II. Doctrinal Content

 1. In Christian culture the whole of the doctrines concerning the basic religious values takes on the name of theology, because everything is related to the knowledge of God and his Will. Here, the term and concept of Scientology substitutes for “theology.” Instead of being the study (-logy) of God (theo-), we have the study (-logy) of knowledge (sciento-). In both cases, though, the real aim of knowledge is the absolute; in fact this “knowledge” is absolute. Although it seems to require study and application, it is spiritual and transcends empiric knowledge of the physical universe, even though it is believed to be able to make an intervention in it.

The doctrinal content of Scientology is born out of the tendency to look inward, which can also be found in the Christian research of “God in yourself, ” which is typical of mystical insurgences.
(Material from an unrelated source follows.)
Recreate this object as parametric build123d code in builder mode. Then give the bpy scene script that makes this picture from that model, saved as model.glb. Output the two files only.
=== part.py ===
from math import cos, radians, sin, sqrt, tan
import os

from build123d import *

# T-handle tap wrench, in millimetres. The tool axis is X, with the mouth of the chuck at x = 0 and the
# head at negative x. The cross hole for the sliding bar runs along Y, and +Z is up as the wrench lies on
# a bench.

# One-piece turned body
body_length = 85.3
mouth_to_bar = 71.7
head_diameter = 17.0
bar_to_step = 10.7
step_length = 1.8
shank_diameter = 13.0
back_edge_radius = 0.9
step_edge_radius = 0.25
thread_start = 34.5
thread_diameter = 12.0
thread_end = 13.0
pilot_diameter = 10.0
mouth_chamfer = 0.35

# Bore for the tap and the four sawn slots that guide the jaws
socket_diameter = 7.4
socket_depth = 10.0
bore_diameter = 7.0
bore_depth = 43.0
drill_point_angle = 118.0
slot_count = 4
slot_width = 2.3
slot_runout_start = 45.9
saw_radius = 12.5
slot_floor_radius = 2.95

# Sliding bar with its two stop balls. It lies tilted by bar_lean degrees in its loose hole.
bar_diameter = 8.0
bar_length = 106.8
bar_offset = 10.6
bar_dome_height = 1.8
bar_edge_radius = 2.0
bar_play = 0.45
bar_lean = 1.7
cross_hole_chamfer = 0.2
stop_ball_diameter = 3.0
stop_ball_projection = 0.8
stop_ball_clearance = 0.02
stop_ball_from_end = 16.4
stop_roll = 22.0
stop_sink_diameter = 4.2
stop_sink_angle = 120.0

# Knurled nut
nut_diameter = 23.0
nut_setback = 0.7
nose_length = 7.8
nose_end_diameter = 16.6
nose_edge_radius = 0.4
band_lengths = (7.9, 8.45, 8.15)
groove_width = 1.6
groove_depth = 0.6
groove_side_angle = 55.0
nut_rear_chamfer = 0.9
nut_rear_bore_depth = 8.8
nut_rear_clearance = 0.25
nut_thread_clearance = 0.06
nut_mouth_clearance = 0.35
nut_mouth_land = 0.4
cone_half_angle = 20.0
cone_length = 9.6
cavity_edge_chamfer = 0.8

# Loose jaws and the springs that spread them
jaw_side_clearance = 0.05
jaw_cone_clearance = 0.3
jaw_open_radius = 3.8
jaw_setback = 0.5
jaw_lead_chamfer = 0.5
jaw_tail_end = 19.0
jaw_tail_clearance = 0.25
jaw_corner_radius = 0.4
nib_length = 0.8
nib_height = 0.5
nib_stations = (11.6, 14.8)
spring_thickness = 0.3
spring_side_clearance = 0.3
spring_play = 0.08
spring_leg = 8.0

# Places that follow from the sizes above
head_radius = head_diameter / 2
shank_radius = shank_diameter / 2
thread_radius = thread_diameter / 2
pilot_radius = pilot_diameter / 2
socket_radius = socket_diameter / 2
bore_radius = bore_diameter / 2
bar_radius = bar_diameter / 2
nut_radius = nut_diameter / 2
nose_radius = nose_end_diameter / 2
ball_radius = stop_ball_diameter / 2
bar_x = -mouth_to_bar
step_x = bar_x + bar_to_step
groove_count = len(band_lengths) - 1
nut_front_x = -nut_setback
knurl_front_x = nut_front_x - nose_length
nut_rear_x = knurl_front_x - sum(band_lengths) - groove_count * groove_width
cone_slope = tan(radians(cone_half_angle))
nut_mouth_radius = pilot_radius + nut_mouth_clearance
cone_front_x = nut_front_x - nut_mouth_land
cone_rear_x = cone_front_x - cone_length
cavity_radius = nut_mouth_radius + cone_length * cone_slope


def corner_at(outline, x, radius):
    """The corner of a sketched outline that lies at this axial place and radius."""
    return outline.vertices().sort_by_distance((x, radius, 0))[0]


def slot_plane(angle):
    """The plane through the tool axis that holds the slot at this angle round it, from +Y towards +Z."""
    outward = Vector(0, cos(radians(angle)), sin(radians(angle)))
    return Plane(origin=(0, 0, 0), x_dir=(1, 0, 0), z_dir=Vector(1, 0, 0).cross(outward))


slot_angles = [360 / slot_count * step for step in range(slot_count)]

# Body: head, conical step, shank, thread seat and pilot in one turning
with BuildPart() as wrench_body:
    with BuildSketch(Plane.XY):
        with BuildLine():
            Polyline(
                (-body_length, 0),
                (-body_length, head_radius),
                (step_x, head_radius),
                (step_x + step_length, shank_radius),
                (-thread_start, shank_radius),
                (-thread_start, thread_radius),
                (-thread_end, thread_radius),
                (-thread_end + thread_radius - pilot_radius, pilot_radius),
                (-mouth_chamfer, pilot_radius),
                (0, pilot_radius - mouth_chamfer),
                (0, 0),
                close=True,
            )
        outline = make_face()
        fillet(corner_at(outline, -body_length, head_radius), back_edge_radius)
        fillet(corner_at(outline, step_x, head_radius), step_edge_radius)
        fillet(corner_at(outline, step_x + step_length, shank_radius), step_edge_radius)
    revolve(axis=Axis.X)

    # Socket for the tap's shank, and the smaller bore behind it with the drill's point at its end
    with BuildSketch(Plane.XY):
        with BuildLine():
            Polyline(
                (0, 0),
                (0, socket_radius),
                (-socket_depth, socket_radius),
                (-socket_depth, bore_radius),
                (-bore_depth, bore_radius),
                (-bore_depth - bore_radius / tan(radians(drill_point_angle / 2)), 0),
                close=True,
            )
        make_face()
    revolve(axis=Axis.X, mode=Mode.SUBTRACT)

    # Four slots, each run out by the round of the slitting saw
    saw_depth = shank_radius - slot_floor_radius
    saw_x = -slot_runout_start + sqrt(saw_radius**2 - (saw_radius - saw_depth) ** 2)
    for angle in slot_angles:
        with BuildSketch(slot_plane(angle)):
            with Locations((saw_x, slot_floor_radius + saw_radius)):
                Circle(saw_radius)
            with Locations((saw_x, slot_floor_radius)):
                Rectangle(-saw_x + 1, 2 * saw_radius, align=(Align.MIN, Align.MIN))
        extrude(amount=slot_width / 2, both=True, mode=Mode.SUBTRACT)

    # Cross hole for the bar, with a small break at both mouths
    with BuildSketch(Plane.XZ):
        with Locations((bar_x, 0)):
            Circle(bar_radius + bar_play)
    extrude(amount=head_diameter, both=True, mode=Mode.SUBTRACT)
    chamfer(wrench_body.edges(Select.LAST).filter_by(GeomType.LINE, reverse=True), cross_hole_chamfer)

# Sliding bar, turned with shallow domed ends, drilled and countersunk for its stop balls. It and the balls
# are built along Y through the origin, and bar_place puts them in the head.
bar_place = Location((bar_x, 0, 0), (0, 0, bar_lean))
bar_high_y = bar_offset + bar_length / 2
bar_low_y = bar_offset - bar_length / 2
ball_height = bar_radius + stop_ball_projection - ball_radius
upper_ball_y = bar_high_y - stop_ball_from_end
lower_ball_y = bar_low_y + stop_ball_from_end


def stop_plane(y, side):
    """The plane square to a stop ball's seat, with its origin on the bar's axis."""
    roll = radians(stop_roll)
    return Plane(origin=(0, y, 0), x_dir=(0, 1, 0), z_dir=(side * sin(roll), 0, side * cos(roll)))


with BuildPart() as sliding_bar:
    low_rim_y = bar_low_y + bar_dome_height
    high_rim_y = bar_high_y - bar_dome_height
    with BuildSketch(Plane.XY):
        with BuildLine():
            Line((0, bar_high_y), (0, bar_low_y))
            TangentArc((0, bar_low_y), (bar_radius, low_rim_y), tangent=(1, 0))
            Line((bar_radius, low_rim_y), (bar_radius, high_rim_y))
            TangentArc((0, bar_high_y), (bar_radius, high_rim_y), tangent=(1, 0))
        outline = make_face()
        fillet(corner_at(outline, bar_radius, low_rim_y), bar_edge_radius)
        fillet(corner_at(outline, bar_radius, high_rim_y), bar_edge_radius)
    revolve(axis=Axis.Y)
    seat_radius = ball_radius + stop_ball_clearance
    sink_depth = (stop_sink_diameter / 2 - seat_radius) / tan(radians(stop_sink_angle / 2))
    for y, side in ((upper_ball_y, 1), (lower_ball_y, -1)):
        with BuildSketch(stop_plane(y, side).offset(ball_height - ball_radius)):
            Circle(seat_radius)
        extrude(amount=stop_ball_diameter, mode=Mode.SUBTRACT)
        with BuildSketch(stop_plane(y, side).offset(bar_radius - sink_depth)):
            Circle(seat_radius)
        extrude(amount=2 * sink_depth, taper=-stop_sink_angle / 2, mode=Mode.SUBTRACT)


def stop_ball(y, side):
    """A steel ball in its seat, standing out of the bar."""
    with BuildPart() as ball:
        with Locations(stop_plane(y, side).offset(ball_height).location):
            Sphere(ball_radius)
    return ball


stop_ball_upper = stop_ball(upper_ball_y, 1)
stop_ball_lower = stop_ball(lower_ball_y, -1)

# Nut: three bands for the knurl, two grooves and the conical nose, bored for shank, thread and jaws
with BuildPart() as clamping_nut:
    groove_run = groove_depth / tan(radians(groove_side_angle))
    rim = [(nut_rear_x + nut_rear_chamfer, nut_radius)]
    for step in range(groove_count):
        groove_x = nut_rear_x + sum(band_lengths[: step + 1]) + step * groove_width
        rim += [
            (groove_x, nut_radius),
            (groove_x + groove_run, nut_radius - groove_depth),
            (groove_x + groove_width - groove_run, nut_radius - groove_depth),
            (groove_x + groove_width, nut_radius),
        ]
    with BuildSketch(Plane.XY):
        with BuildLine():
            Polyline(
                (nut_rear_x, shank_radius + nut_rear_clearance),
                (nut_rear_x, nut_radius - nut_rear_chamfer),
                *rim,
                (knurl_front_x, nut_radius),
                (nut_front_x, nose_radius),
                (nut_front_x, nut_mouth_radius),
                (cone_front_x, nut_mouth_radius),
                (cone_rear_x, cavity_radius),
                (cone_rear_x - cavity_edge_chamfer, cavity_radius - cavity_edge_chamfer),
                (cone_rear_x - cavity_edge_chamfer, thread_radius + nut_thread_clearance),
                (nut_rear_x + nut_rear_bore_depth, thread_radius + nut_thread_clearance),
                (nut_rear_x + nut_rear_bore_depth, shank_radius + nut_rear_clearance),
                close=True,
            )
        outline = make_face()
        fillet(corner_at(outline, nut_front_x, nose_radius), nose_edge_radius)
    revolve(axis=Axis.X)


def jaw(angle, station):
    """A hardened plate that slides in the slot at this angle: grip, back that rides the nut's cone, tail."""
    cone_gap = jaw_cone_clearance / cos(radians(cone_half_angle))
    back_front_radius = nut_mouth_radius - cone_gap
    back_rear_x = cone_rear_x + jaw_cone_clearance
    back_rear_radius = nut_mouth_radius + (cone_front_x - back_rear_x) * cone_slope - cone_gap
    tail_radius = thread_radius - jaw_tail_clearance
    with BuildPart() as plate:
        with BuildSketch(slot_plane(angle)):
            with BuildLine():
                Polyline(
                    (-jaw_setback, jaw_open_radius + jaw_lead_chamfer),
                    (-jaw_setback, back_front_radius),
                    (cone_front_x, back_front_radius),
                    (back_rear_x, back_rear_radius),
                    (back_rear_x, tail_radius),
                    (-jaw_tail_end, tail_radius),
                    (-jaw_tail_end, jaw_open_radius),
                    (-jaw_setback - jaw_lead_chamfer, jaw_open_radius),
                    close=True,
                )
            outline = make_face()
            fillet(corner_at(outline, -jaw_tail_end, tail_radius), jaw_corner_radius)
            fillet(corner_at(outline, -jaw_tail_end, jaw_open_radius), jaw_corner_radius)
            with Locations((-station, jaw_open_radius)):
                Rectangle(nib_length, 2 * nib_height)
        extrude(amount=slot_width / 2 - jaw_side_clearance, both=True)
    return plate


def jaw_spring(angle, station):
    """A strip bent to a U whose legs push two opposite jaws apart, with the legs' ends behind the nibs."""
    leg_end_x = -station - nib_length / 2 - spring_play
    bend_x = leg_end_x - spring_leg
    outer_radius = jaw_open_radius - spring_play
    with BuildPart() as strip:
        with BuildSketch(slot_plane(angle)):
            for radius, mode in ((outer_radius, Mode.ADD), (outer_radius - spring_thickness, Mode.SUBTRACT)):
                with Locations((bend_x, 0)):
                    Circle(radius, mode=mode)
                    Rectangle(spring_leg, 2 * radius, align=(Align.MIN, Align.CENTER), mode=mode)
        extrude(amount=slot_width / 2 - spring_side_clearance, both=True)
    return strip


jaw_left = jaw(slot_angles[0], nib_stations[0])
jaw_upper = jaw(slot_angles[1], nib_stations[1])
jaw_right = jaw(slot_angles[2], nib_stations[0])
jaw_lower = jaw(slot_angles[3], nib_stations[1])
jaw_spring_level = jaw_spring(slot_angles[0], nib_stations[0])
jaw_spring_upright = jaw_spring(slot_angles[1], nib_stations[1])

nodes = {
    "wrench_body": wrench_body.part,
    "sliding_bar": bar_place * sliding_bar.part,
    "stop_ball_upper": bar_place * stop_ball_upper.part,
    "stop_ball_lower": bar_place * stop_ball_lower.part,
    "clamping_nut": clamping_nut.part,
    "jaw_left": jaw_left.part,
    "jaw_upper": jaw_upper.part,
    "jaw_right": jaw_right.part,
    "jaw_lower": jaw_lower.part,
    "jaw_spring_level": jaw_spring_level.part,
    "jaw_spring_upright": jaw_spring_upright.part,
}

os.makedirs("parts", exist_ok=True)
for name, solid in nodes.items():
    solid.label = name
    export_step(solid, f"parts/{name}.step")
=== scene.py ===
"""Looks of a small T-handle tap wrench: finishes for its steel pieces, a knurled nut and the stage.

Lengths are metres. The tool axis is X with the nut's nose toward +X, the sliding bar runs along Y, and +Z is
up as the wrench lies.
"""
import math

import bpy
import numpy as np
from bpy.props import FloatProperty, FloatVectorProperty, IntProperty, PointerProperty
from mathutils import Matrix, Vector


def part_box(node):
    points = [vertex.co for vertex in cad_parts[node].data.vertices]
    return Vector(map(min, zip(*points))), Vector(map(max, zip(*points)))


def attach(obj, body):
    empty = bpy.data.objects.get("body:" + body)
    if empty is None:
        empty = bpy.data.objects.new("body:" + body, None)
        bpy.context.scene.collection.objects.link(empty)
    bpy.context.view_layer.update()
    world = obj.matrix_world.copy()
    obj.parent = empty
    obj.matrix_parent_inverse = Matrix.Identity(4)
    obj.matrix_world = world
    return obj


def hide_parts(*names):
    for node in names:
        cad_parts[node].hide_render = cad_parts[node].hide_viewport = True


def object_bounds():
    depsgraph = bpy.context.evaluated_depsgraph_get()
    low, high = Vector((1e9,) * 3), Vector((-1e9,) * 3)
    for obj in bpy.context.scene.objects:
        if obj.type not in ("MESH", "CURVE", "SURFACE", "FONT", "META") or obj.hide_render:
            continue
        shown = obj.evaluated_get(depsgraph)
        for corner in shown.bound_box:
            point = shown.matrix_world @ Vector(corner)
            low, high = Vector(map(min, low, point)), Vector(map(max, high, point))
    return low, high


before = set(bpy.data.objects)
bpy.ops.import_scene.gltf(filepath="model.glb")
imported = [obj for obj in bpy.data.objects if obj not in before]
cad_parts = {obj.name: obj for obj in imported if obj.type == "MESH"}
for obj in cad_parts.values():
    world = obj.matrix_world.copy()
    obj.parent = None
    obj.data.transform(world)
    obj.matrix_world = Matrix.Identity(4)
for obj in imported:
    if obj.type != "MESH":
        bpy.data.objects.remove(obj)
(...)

A proposition of the Church of Scientology—expressed in its constitutive act in California—is that: “The best proof of the existence of God is the God that man finds inside himself.” However, the explicit and implicit model of the Scientology inward search is the process of the Vedic religion, which started with the meditation on the Upanishad.
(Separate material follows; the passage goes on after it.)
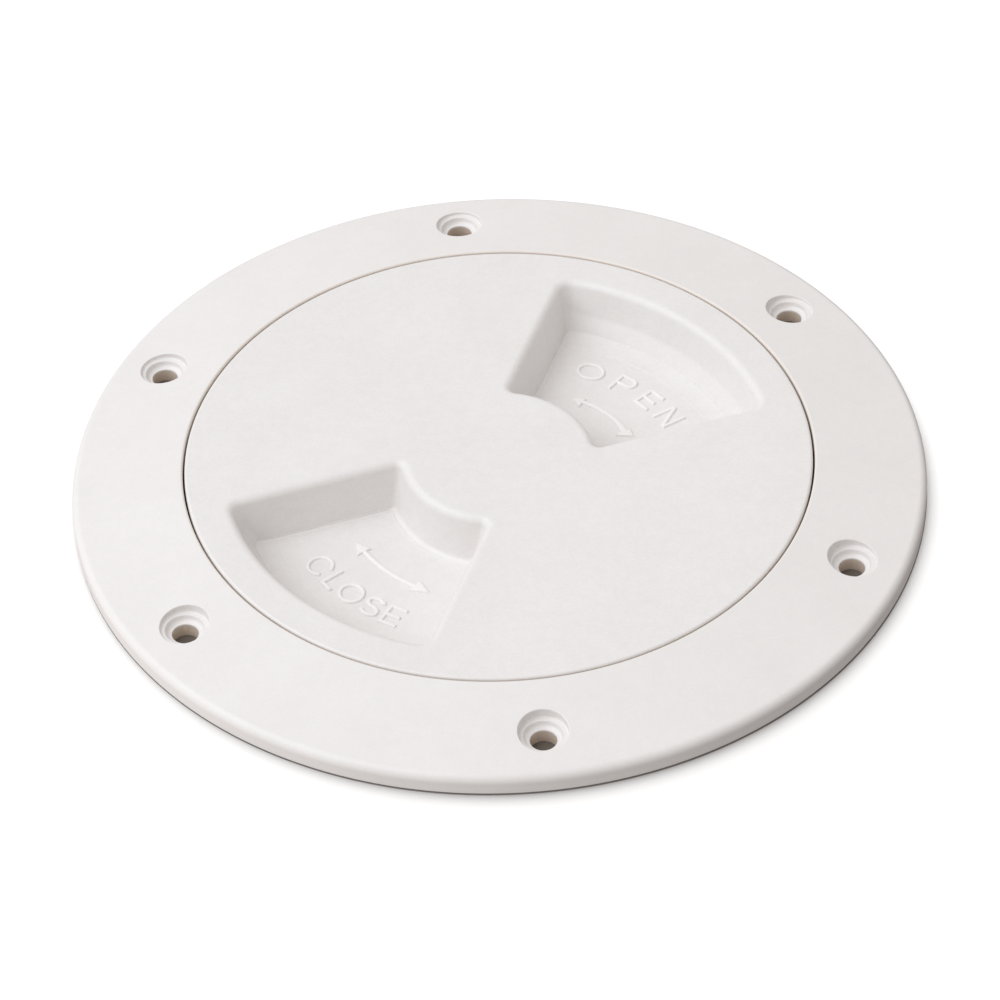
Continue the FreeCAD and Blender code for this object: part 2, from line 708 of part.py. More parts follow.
marks = []
for solid, angle, radius in ((letter_o(3.8, 3.15), 60.6, 48.3), (letter_p(), 49.15, 48.45),
                             (letter_e(5.1), 39.3, 48.6), (letter_n(), 30.0, 48.6)):
    marks.append(on_circle(solid, angle, radius, True))
for solid, angle, radius in ((letter_c(), 28.5, 48.9), (letter_l(), 35.85, 48.6),
                             (letter_o(), 42.8, 48.6), (letter_s(), 50.9, 48.6),
                             (letter_e(), 57.75, 48.6)):
    marks.append(on_circle(solid, angle + 180, radius, False))
marks.append(arrow(
    ((37.7, 27.7), (33.9, 32.4), (38.5, 32.3)), ((37.5, 60.4), (35.5, 55.0), (39.0, 55.0)),
    [(35.75, 32.9), (36.4, 35.6), (36.85, 39.2), (37.1, 44.0), (37.15, 49.4), (36.95, 55.0)],
    [(37.75, 32.4), (37.95, 35.6), (38.2, 39.2), (38.4, 44.0), (38.5, 49.4), (38.25, 55.0)]))
marks.append(arrow(
    ((38.1, 204.6), (35.8, 210.8), (39.85, 210.9)), ((38.15, 243.3), (35.4, 236.4), (39.65, 236.0)),
    [(37.1, 210.8), (37.05, 217.0), (37.05, 223.0), (37.05, 229.5), (37.1, 236.2)],
    [(38.3, 210.8), (38.3, 217.0), (38.3, 223.0), (38.3, 229.5), (38.3, 236.2)]))
lettering = doc.addObject("Part::Feature", "raised_lettering")
lettering.Label = "raised_lettering"
lettering.Shape = Part.makeCompound(marks)
lettering.Placement = Placement()

cover = doc.addObject("Part::MultiFuse", "screw_cover")
cover.Label = "screw_cover"
cover.Shapes = [rounded_cover, lettering]
cover.Placement = Placement()
doc.recompute()

# ---------------------------------------------------------------------------------------
# Checks, then one file for each piece
# ---------------------------------------------------------------------------------------
for obj in doc.Objects:
    bad = [s for s in obj.State if s in ("Invalid", "Error")]
    if bad:
        raise RuntimeError("%s failed: %s" % (obj.Label, ", ".join(bad)))

pieces = {"deck_ring": ring, "seal_ring": seal, "screw_cover": cover}
os.makedirs("parts", exist_ok=True)
for label, obj in pieces.items():
    shape = obj.Shape
    if shape.isNull() or not shape.isValid():
        raise RuntimeError("%s has no valid shape" % label)
    if len(shape.Solids) != 1:
        raise RuntimeError("%s is %d solids" % (label, len(shape.Solids)))
for label, obj in pieces.items():
    box = obj.Shape.BoundBox
    print("%-12s volume %9.1f mm3  z %.2f to %.2f  x %.2f to %.2f" %
          (label, obj.Shape.Volume, box.ZMin, box.ZMax, box.XMin, box.XMax))
    obj.Shape.exportStep(os.path.join("parts", label + ".step"))
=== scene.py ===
import math

import bmesh
import bpy
import numpy as np
from mathutils import Matrix, Vector
from mathutils.geometry import delaunay_2d_cdt


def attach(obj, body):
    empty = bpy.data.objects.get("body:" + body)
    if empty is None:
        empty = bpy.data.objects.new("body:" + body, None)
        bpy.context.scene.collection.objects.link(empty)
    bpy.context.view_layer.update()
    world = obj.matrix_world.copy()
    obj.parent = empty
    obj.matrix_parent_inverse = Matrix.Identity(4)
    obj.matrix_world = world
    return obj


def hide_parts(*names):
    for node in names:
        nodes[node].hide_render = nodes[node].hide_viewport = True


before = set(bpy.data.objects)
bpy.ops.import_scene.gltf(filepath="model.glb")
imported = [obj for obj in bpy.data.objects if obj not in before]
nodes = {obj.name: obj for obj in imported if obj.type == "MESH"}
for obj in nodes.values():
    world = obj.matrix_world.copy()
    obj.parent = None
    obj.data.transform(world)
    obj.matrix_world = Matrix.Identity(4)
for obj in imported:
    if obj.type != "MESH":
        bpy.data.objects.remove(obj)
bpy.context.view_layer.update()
scene = bpy.context.scene


# ---------------------------------------------------------------------------------------
# Node helpers
# ---------------------------------------------------------------------------------------
def new_material(name):
    mat = bpy.data.materials.new(name)
    mat.use_nodes = True
    tree = mat.node_tree
    tree.nodes.clear()
    out = tree.nodes.new("ShaderNodeOutputMaterial")
    return mat, tree, out


def add(tree, kind, **values):
    node = tree.nodes.new(kind)
    for key, value in values.items():
        if hasattr(node, key):
            setattr(node, key, value)
        else:
            node.inputs[key.replace("_", " ")].default_value = value
    return node


def noise(tree, coords, scale, detail=2.0, rough=0.5):
    node = tree.nodes.new("ShaderNodeTexNoise")
    node.inputs["Scale"].default_value = scale
    node.inputs["Detail"].default_value = detail
    node.inputs["Roughness"].default_value = rough
    tree.links.new(coords, node.inputs["Vector"])
    return node


def span(tree, value, low, high, to_low, to_high):
    node = tree.nodes.new("ShaderNodeMapRange")
    node.inputs["From Min"].default_value = low
    node.inputs["From Max"].default_value = high
    node.inputs["To Min"].default_value = to_low
    node.inputs["To Max"].default_value = to_high
    tree.links.new(value, node.inputs["Value"])
    return node.outputs["Result"]


def in_screw_holes(tree, coords, pitch, first_deg, count, radius, top):
    """1 on the walls of a circle of upright holes, below the height top, and 0 elsewhere."""
    def reckon(operation, *values):
        node = tree.nodes.new("ShaderNodeMath")
        node.operation = operation
        for socket, value in zip(node.inputs, values):
            if isinstance(value, (int, float)):
                socket.default_value = value
            else:
                tree.links.new(value, socket)
        return node.outputs[0]

    place = tree.nodes.new("ShaderNodeSeparateXYZ")
    tree.links.new(coords, place.inputs[0])
    x, y, z = place.outputs
    step = 2 * math.pi / count
    angle = reckon("SUBTRACT", reckon("ARCTAN2", y, x), math.radians(first_deg))
    nearest = reckon("MULTIPLY", reckon("ROUND", reckon("DIVIDE", angle, step)), step)
    away = reckon("SUBTRACT", angle, nearest)
    r = reckon("SQRT", reckon("ADD", reckon("MULTIPLY", x, x), reckon("MULTIPLY", y, y)))
    across = reckon("MULTIPLY", r, reckon("SINE", away))
    along = reckon("SUBTRACT", reckon("MULTIPLY", r, reckon("COSINE", away)), pitch)
    reach = reckon("SQRT", reckon("ADD", reckon("MULTIPLY", across, across),
                                  reckon("MULTIPLY", along, along)))
    return reckon("MULTIPLY", span(tree, reach, radius + 0.00006, radius + 0.00016, 1.0, 0.0),
                  span(tree, z, top - 0.0005, top, 1.0, 0.0))


def in_band(tree, coords, radii, heights):
    """1 where both the distance from the axis and the height are past their gates."""
    place = tree.nodes.new("ShaderNodeSeparateXYZ")
    tree.links.new(coords, place.inputs[0])
    flat = tree.nodes.new("ShaderNodeCombineXYZ")
    tree.links.new(place.outputs[0], flat.inputs[0])
    tree.links.new(place.outputs[1], flat.inputs[1])
    radius = tree.nodes.new("ShaderNodeVectorMath")
    radius.operation = "LENGTH"
    tree.links.new(flat.outputs[0], radius.inputs[0])
    node = tree.nodes.new("ShaderNodeMath")
    node.operation = "MULTIPLY"
    tree.links.new(span(tree, radius.outputs["Value"], *radii), node.inputs[0])
    tree.links.new(span(tree, place.outputs[2], *heights), node.inputs[1])
    return node.outputs[0]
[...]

The Upanishad model is devised in the following way: the substance of the universe, Brahma, identifies itself with the substance of man, atman; so man can contact the universe through the acknowledgement of his own atman, without turning to the gods who, as in any polytheistic religion, are the universe itself in its various forms and aspects. In Scientology, in the place of the atman we find the thetan in the function of “immutable essence” which transcends any contingent form.

The notion of thetan is basic for the Scientology faith, as much as the notion of soul is for the Christian faith.

 2. The notion of thetan is basic for the Scientology faith, as much as the notion of soul is for the Christian faith. But because of the need to distinguish the concept of thetan from that of the soul, Scientology created the new word, thetan, as more fitting for a new religion.

The new word answers to two opposing needs: 1) to achieve a complete renewal, free from any semantics; thus a non-existent word, without any meaning in any existing language; 2) the limiting of the arbitrary of the invention, so that the new word would not be without a meaning even if it didn’t have a meaning in the existing languages. In sum, it was wanted to give the new word a necessity which would overcome the contingency of artifice. The Greek letter theta, which by itself does not mean anything, was chosen. It is also the first letter of Theos (God) and of Thymos (soul) and has been chosen as the root for a word which phonically is similar to the Indian atman.

The morphological connection between atman and thetan, which we would objectively judge as due to the derivation of the second term from the first, is instead viewed by Scientology as an Indian anticipation of the Hubbardian concept; so that we find in the Scientology books: “The Eternal Indestructible Self (Atman) in the Upanishad is a precocious anticipation of the Scientological concept of thetan.”

 3. Scientology follows the Upanishad model with the aim of looking inward to find a correct relationship between self and the universe: “Little by little, while the thetan progresses in the knowledge about himself, his ability to relate with the universal forces (dynamics) operating on the level of becoming (as opposed to the level of being, where the thetan becomes recognizable) increases.”

The Dynamics are eight and they are the urges toward survival of the individual as oneself; through sex and the family; the group (extending from the community to nationality); mankind; life forms (including animals and plants); the physical universe; the spiritual universe—symbolized by the letter Theta, as in the thetan, or spiritual being; and the Supreme Being.

 4. From the relationship between the thetan and the eight dynamics, there are psychosomatic, ethical, parascientific and ritual consequences. In Scientology terms, the relationship is understood as the reduction of the chaos to the orderly reality constituted by the thetan. We could understand it all in historic-religious terms, finding the typical function of any religion in conferring a metahistorical value to the historical realities. Here, as elsewhere, the object is to overcome with the metahistorical “being” the chaotic historical “becoming”—history itself, seen as a personal history, national history, the history of mankind, natural history, supernatural history (the creation of the world, the action of the Creator, his intervention on the created). All these “histories” trap and destroy the individual who does not know how to orient himself (and orient them) because the thetan has lost awareness of himself. But when the thetan has reached his full awareness, everything is in order again, with these consequences:

Psychosomatic consequences: The thetan precipitates mental and physical health, giving the best possible direction to the activity of the body and the psyche.

Ethics: The thetan directs family relationships, along with social and generically human relationships.

Scientific: The thetan illuminates scientific and technological research in all fields. Apart from the technical and scientific production, it also favors artistic and literary production. The teacher Hubbard is exalted both as a writer and as a scientist, who was especially talented in seamanship, photography, music, mineralogy, agronomy and communication systems.

From this viewpoint, we can notice how the parallel with the Upanishad is brought to its extreme consequences: the Tantrism, the ultimate product of that religious evolution, promises powers which, related to that time and environment, we would define as “magic”; Scientology promises powers which we call artistic-literary or scientific or technological; but in both cases, one can speak about the mystical opening of the world to any intervention by the being who has discovered in himself the mystical ability to intervene.